------ Given information

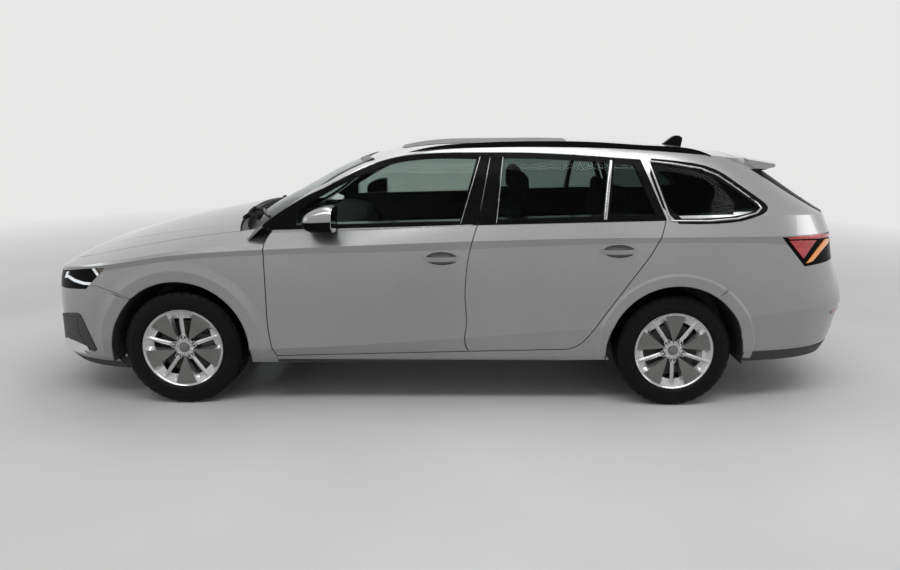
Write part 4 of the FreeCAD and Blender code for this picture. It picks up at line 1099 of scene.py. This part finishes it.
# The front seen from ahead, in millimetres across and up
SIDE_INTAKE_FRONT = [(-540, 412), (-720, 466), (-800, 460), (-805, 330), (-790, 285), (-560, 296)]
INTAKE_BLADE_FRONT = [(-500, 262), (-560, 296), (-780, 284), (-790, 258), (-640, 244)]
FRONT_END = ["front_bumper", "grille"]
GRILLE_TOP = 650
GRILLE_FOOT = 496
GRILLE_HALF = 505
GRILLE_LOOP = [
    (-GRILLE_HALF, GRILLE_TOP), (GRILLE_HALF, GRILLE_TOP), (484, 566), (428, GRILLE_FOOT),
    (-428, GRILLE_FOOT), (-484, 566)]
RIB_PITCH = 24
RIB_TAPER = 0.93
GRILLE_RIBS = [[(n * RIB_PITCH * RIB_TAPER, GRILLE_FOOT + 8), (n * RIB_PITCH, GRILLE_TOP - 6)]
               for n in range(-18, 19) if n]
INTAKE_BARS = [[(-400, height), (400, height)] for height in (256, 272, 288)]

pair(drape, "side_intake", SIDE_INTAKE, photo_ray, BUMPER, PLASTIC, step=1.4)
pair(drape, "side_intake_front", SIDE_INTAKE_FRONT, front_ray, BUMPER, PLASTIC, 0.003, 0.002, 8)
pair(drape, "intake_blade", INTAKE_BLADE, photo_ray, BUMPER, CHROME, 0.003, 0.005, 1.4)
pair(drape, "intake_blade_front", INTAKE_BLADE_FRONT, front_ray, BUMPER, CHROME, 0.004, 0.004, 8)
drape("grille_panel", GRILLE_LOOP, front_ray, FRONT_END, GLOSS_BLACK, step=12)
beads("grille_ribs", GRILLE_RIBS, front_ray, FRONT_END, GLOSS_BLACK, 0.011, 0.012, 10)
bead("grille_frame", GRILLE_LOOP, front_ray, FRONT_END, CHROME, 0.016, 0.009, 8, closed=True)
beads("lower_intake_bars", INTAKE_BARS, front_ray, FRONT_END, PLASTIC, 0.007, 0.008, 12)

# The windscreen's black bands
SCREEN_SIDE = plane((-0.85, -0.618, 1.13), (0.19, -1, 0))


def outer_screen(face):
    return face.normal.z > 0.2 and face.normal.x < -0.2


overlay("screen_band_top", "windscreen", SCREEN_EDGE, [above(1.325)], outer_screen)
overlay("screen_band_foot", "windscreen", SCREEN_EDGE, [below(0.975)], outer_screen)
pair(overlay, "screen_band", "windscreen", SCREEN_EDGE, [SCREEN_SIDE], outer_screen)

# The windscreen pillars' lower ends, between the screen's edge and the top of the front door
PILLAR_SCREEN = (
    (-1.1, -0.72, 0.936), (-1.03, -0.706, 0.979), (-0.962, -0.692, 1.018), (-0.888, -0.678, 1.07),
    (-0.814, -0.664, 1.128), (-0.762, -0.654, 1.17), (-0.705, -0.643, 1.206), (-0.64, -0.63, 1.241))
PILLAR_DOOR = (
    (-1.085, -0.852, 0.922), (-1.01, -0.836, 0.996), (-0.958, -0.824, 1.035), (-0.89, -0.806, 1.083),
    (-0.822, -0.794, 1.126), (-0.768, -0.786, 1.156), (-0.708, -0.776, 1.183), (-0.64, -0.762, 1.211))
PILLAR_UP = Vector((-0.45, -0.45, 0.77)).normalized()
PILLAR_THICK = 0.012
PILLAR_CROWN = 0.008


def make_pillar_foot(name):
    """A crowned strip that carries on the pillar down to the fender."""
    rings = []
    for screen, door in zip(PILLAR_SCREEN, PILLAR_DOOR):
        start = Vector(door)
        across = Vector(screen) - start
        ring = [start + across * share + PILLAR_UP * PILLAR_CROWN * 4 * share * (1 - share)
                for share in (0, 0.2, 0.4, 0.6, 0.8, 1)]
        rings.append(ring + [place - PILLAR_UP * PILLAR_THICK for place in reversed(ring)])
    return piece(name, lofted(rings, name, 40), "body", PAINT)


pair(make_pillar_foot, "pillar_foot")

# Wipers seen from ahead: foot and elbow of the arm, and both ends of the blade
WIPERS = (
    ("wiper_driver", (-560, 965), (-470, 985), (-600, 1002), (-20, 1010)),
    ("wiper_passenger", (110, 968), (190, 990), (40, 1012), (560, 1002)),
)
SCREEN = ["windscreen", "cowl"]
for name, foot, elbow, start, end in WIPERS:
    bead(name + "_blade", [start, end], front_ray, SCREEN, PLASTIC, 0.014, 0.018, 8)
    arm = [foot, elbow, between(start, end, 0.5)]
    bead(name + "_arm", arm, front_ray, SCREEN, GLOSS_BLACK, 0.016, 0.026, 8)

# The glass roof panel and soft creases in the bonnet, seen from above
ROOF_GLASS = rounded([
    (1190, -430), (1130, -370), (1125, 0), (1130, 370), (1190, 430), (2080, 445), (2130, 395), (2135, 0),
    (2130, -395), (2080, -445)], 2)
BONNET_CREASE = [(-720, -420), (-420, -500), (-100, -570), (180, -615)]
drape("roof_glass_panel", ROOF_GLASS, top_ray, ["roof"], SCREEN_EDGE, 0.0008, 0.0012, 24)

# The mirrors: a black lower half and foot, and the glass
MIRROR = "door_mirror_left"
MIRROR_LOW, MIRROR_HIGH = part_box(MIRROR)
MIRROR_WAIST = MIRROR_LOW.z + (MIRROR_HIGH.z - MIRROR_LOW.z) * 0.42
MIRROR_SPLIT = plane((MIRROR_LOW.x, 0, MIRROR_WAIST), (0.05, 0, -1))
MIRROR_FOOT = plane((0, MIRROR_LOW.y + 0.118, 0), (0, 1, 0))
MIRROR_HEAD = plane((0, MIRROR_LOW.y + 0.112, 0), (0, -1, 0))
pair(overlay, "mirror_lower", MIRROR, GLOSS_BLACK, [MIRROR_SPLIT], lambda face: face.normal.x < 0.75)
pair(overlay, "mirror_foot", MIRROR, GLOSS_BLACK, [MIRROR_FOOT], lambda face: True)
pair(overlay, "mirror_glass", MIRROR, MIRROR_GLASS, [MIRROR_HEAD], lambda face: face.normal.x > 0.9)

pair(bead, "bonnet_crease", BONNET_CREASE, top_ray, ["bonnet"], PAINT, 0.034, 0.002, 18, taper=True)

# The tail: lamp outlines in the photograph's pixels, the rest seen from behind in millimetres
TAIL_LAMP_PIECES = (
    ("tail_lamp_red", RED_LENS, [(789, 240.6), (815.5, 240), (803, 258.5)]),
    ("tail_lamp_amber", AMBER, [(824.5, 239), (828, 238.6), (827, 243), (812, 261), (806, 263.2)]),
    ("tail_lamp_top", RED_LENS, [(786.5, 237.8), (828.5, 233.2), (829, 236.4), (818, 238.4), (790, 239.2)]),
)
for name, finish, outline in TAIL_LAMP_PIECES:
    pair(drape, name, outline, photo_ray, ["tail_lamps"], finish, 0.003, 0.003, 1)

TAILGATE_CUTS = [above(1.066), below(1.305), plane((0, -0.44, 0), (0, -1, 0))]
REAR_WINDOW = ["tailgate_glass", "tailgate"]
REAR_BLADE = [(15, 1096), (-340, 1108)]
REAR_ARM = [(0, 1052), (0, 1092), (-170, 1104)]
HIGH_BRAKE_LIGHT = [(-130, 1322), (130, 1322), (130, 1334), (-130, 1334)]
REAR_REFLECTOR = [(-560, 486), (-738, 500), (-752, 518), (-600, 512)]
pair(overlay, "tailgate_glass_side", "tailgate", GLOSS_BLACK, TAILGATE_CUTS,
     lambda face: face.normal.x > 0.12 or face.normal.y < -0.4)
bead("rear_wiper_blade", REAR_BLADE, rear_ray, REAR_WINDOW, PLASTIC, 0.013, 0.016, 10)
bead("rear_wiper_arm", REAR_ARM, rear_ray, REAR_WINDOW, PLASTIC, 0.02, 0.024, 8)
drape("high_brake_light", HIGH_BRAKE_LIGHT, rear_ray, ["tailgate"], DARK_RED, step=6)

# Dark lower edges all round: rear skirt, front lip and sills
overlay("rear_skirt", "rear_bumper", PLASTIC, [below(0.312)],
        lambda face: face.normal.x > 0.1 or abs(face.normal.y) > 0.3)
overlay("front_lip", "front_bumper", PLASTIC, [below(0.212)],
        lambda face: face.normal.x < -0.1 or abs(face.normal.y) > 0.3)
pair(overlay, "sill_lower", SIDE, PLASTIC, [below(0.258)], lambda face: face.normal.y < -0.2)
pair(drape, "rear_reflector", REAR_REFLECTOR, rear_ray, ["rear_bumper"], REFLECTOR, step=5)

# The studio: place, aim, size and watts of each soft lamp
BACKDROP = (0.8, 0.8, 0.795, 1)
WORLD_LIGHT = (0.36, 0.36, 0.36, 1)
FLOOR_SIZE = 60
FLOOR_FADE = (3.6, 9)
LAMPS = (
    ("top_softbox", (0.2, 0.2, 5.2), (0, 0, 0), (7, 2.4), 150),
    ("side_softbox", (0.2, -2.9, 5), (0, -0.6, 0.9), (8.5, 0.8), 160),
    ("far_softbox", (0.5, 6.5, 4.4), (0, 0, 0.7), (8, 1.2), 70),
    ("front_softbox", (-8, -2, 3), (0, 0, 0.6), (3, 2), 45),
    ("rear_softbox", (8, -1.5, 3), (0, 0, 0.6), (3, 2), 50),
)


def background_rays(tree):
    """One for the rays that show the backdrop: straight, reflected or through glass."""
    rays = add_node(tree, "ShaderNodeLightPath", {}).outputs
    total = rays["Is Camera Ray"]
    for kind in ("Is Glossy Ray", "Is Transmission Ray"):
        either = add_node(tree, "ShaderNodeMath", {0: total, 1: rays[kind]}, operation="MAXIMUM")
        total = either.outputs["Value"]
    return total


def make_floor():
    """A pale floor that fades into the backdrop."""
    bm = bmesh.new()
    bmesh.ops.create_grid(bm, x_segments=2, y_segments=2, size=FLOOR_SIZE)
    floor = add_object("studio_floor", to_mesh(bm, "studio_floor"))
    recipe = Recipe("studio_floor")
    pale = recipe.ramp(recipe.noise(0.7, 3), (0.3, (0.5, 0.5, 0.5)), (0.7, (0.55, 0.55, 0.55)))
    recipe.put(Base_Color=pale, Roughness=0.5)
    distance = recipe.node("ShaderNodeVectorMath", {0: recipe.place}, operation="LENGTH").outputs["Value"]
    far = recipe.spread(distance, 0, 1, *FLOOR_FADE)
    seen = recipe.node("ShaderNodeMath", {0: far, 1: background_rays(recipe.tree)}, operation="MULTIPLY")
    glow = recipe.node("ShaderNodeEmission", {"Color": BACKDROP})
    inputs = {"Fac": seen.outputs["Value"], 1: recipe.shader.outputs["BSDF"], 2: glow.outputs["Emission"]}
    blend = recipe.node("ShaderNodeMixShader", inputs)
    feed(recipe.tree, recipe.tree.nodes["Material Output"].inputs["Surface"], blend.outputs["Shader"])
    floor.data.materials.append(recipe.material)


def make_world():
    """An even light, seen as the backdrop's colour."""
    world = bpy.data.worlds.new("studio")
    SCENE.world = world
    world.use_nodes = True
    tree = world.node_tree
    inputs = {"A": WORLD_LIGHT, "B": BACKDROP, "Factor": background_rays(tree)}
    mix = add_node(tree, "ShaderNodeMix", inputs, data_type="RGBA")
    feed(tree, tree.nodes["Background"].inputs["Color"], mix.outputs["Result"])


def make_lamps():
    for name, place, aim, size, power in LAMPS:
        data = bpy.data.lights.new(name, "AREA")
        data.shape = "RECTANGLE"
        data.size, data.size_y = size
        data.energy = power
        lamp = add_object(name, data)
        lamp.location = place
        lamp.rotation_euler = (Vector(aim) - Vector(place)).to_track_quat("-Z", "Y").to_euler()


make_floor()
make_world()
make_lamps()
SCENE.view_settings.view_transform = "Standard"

------------
------ Given information

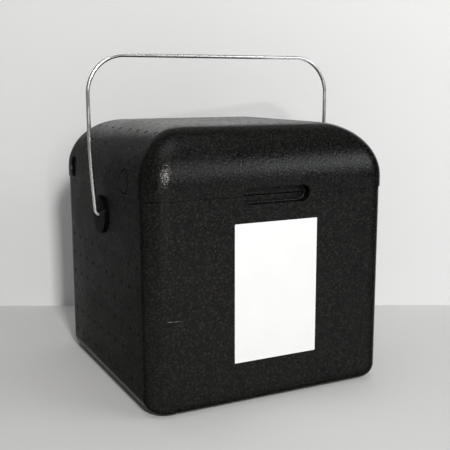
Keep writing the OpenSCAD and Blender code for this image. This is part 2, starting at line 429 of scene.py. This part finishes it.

------------
------ Given information

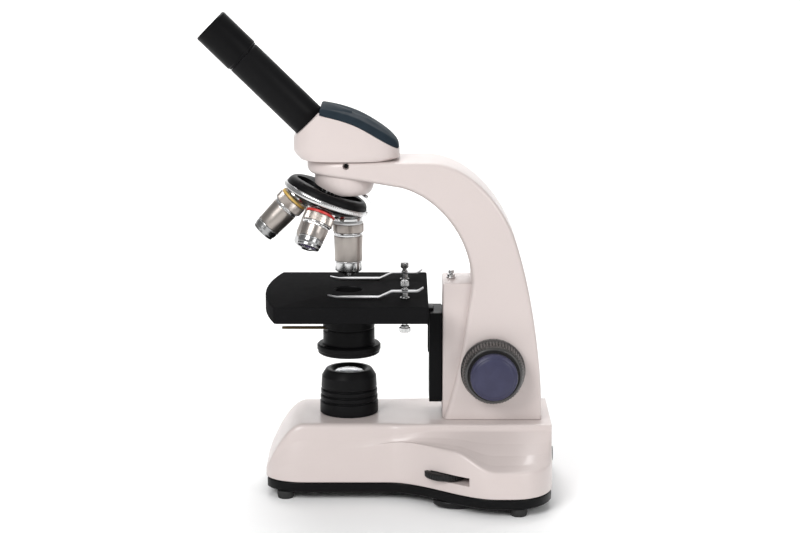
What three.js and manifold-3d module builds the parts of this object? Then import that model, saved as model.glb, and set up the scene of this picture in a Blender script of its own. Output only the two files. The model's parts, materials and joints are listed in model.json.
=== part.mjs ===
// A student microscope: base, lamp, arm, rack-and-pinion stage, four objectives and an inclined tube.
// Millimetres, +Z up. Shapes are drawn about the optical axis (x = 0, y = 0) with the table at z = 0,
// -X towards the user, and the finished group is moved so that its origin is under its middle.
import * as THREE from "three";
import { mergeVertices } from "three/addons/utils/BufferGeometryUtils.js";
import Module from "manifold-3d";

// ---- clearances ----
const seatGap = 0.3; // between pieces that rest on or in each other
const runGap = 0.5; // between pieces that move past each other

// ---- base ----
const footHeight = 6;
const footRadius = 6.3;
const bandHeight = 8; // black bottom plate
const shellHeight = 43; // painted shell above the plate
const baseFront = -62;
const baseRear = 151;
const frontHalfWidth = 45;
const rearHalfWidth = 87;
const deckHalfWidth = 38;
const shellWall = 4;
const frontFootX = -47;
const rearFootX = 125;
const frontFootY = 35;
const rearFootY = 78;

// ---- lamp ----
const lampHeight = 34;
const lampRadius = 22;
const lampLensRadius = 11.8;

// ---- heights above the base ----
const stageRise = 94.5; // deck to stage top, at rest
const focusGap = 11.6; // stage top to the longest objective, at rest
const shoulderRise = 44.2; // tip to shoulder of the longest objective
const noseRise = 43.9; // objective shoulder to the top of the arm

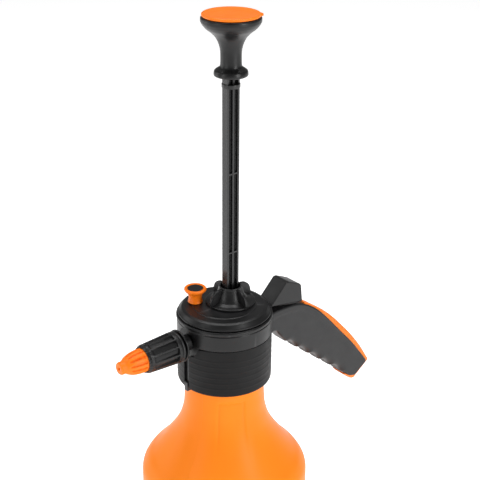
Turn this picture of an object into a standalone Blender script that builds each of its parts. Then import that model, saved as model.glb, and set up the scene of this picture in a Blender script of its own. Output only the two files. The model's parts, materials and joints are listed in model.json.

------------

▸ **Task to complete**:
Collect each line holding the string "picture".

▸ **Complete output**:
Write part 4 of the FreeCAD and Blender code for this picture. It picks up at line 1099 of scene.py. This part finishes it.
What three.js and manifold-3d module builds the parts of this object? Then import that model, saved as model.glb, and set up the scene of this picture in a Blender script of its own. Output only the two files. The model's parts, materials and joints are listed in model.json.
Turn this picture of an object into a standalone Blender script that builds each of its parts. Then import that model, saved as model.glb, and set up the scene of this picture in a Blender script of its own. Output only the two files. The model's parts, materials and joints are listed in model.json.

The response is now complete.